JSON records of objects:
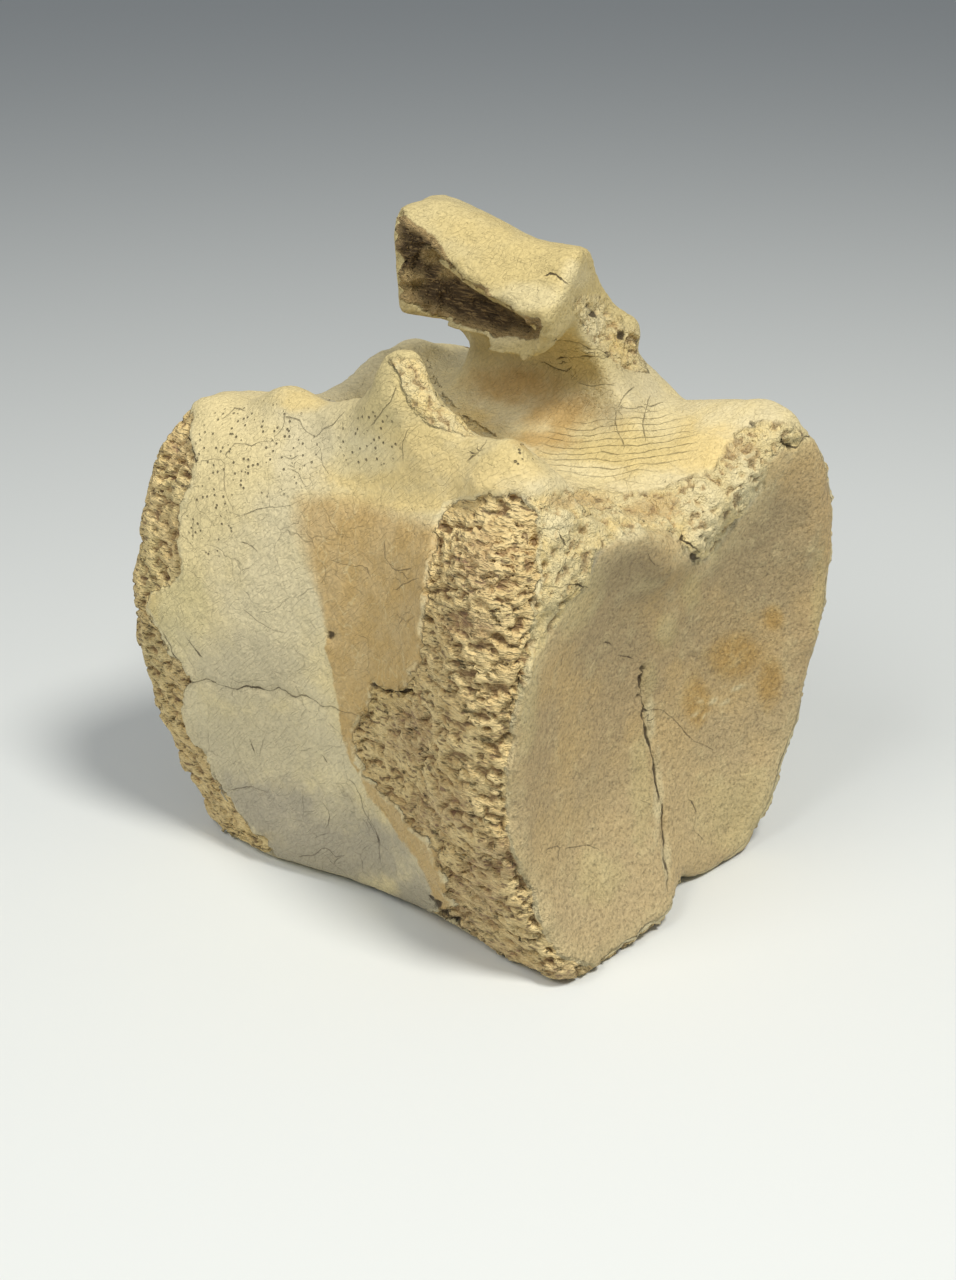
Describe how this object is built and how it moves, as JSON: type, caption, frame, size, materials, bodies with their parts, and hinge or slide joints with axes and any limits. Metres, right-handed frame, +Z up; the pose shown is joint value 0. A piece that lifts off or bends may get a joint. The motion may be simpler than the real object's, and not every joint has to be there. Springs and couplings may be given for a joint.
{
  "type": "fossil hadrosaur vertebra",
  "caption": "Life-size fossil hadrosaur back vertebra in one solid: drum-shaped centrum with dished ends, one side of its neural arch kept and the other broken to a stump.",
  "frame": {"origin": "middle of the bounding box, on the surface that the bone stands on", "axes": "+Z up out of the neural canal, -Y out of the centrum's front face, +X towards the side whose half of the neural arch survives"},
  "size_m": [0.1158, 0.1204, 0.1402],
  "materials": {
    "fossil_bone": "matte, weathered mineralised bone, pale cortex over ochre spongy bone"
  },
  "bodies": {
    "root": {"vertebra": "fossil_bone"}
  },
  "joints": []
}
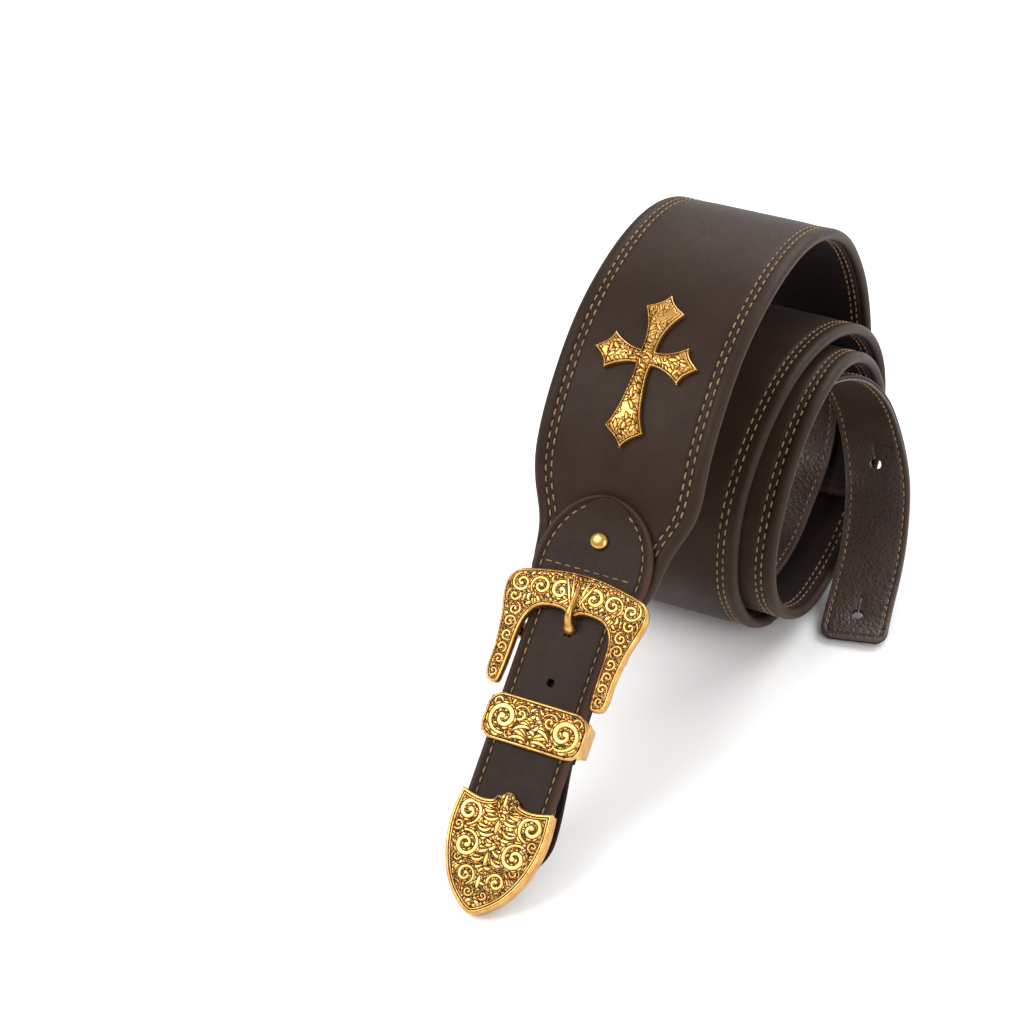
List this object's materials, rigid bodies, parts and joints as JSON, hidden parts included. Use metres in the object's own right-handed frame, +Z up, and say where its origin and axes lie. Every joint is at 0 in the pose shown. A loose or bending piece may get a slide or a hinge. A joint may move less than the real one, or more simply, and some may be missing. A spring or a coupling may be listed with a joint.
{
  "type": "guitar strap",
  "caption": "Padded leather guitar strap, rolled up, with a western buckle, keeper and tip on its lead, a cast cross and a narrow adjusting tail.",
  "frame": {"origin": "centre of the footprint at the surface it stands on", "axes": "+Z up, +X across the roll, -Y towards the buckled lead end"},
  "size_m": [0.1276, 0.3603, 0.1982],
  "materials": {
    "face_leather": "fine grain, soft sheen",
    "lining_leather": "fine grain, matt",
    "tail_leather": "pebbled, soft sheen",
    "foam": "matt",
    "thread": "waxed golden tan thread",
    "engraved_gold": "antique gold, polished high spots over dark engraving",
    "plain_gold": "satin antique gold"
  },
  "bodies": {
    "strap": {"billet_face": "face_leather", "billet_lining": "lining_leather", "cross_ornament": "engraved_gold", "cross_screw_lower": "plain_gold", "cross_screw_upper": "plain_gold", "end_piece": "lining_leather", "end_piece_rivet_left": "plain_gold", "end_piece_rivet_right": "plain_gold", "strap_core": "foam", "strap_face": "face_leather", "strap_lining": "lining_leather", "tab_rivet_cap": "engraved_gold", "tab_rivet_washer": "plain_gold", "tail_face": "face_leather", "tail_lining": "tail_leather", "tip_back_plate": "plain_gold", "tip_screw_lower": "plain_gold", "tip_screw_upper": "plain_gold", "tip_shell": "engraved_gold"},
    "buckle": {"buckle_bar": "plain_gold", "buckle_frame": "engraved_gold"},
    "prong": {"buckle_prong": "engraved_gold"},
    "keeper": {"keeper_loop": "engraved_gold"}
  },
  "joints": [
    {"name": "buckle_tilt", "type": "hinge", "parent": "strap", "child": "buckle", "pos_m": [-0.02575, -0.08577, 0.07555], "axis": [1, 0, 0], "range_deg": [0, 15]},
    {"name": "prong_lift", "type": "hinge", "parent": "buckle", "child": "prong", "pos_m": [-0.02575, -0.08577, 0.07555], "axis": [1, 0, 0], "range_deg": [0, 15]},
    {"name": "keeper_slide", "type": "slide", "parent": "strap", "child": "keeper", "axis": [0, -0.7407, -0.6718], "range_m": [0, 0.01]}
  ]
}
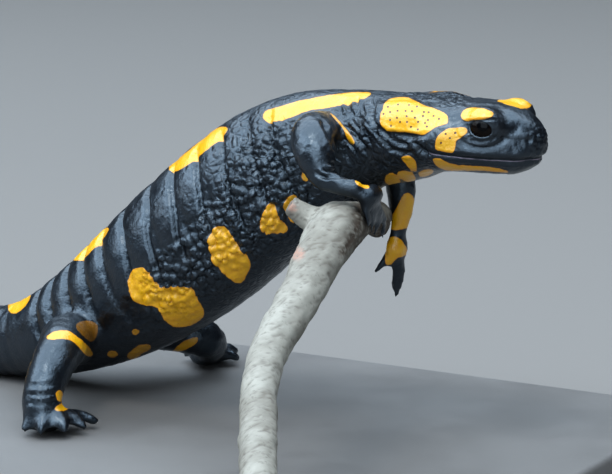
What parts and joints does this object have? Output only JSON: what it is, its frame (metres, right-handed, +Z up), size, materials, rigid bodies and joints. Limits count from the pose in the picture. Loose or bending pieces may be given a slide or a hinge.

Task details: Once more, set down the full listing, verbatim.

Full answer:
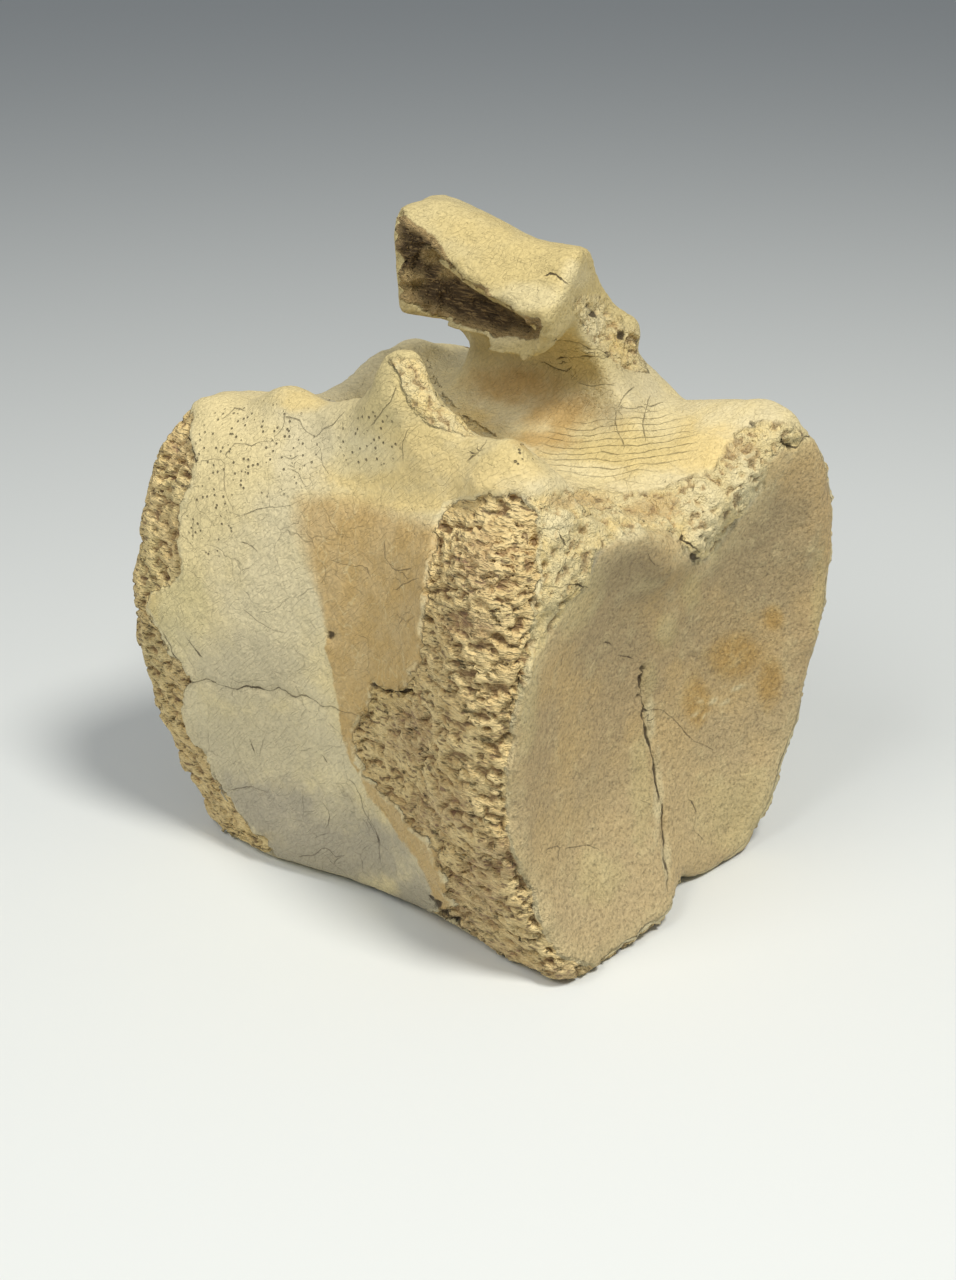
Describe how this object is built and how it moves, as JSON: type, caption, frame, size, materials, bodies with their parts, and hinge or slide joints with axes and any limits. Metres, right-handed frame, +Z up; the pose shown is joint value 0. A piece that lifts off or bends may get a joint. The motion may be simpler than the real object's, and not every joint has to be there. Springs and couplings may be given for a joint.
{
  "type": "fossil hadrosaur vertebra",
  "caption": "Life-size fossil hadrosaur back vertebra in one solid: drum-shaped centrum with dished ends, one side of its neural arch kept and the other broken to a stump.",
  "frame": {"origin": "middle of the bounding box, on the surface that the bone stands on", "axes": "+Z up out of the neural canal, -Y out of the centrum's front face, +X towards the side whose half of the neural arch survives"},
  "size_m": [0.1158, 0.1204, 0.1402],
  "materials": {
    "fossil_bone": "matte, weathered mineralised bone, pale cortex over ochre spongy bone"
  },
  "bodies": {
    "root": {"vertebra": "fossil_bone"}
  },
  "joints": []
}
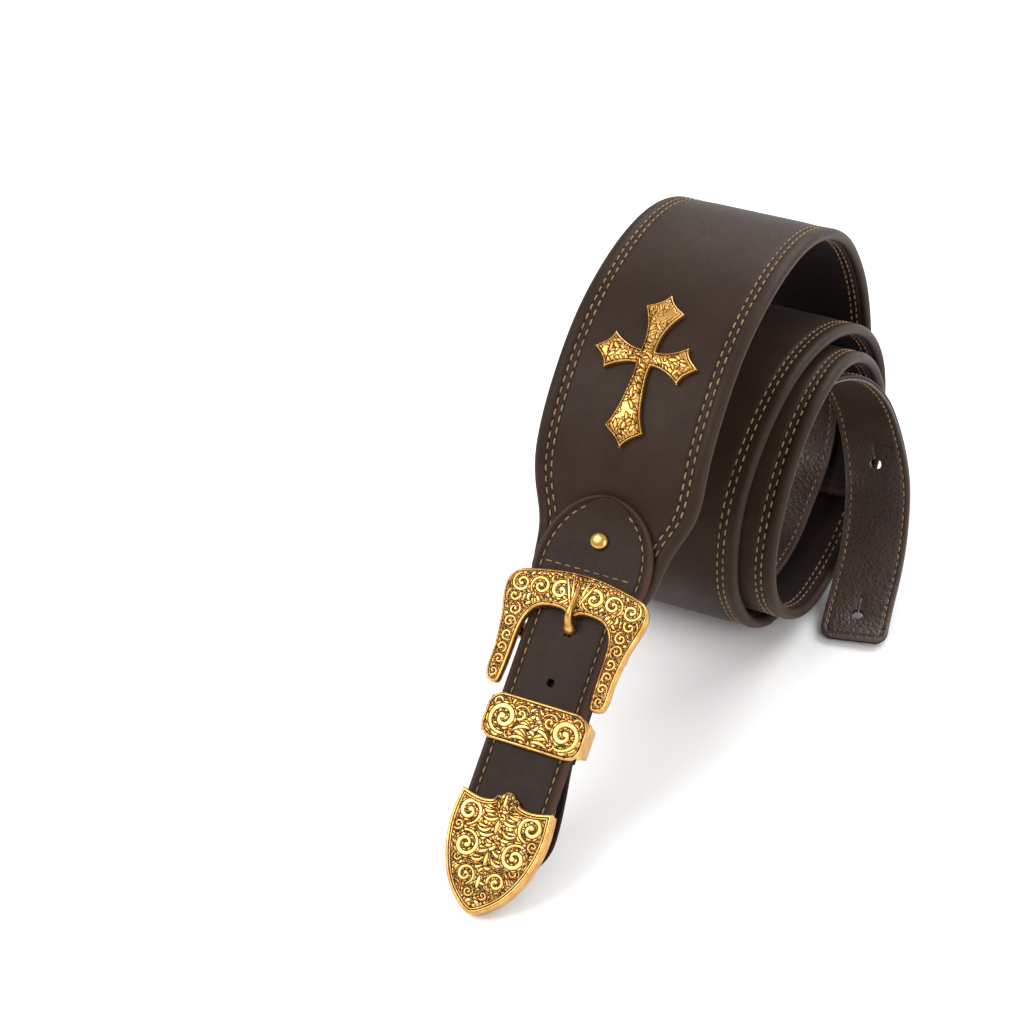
List this object's materials, rigid bodies, parts and joints as JSON, hidden parts included. Use metres in the object's own right-handed frame, +Z up, and say where its origin and axes lie. Every joint is at 0 in the pose shown. A loose or bending piece may get a slide or a hinge. A joint may move less than the real one, or more simply, and some may be missing. A spring or a coupling may be listed with a joint.
{
  "type": "guitar strap",
  "caption": "Padded leather guitar strap, rolled up, with a western buckle, keeper and tip on its lead, a cast cross and a narrow adjusting tail.",
  "frame": {"origin": "centre of the footprint at the surface it stands on", "axes": "+Z up, +X across the roll, -Y towards the buckled lead end"},
  "size_m": [0.1276, 0.3603, 0.1982],
  "materials": {
    "face_leather": "fine grain, soft sheen",
    "lining_leather": "fine grain, matt",
    "tail_leather": "pebbled, soft sheen",
    "foam": "matt",
    "thread": "waxed golden tan thread",
    "engraved_gold": "antique gold, polished high spots over dark engraving",
    "plain_gold": "satin antique gold"
  },
  "bodies": {
    "strap": {"billet_face": "face_leather", "billet_lining": "lining_leather", "cross_ornament": "engraved_gold", "cross_screw_lower": "plain_gold", "cross_screw_upper": "plain_gold", "end_piece": "lining_leather", "end_piece_rivet_left": "plain_gold", "end_piece_rivet_right": "plain_gold", "strap_core": "foam", "strap_face": "face_leather", "strap_lining": "lining_leather", "tab_rivet_cap": "engraved_gold", "tab_rivet_washer": "plain_gold", "tail_face": "face_leather", "tail_lining": "tail_leather", "tip_back_plate": "plain_gold", "tip_screw_lower": "plain_gold", "tip_screw_upper": "plain_gold", "tip_shell": "engraved_gold"},
    "buckle": {"buckle_bar": "plain_gold", "buckle_frame": "engraved_gold"},
    "prong": {"buckle_prong": "engraved_gold"},
    "keeper": {"keeper_loop": "engraved_gold"}
  },
  "joints": [
    {"name": "buckle_tilt", "type": "hinge", "parent": "strap", "child": "buckle", "pos_m": [-0.02575, -0.08577, 0.07555], "axis": [1, 0, 0], "range_deg": [0, 15]},
    {"name": "prong_lift", "type": "hinge", "parent": "buckle", "child": "prong", "pos_m": [-0.02575, -0.08577, 0.07555], "axis": [1, 0, 0], "range_deg": [0, 15]},
    {"name": "keeper_slide", "type": "slide", "parent": "strap", "child": "keeper", "axis": [0, -0.7407, -0.6718], "range_m": [0, 0.01]}
  ]
}
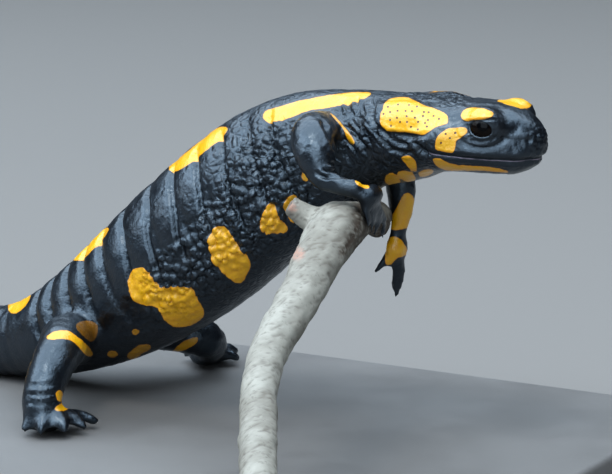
What parts and joints does this object have? Output only JSON: what it is, its frame (metres, right-handed, +Z up), size, materials, rigid bodies and joints. Limits count from the pose in the picture. Loose or bending pieces may be given a slide or a hinge.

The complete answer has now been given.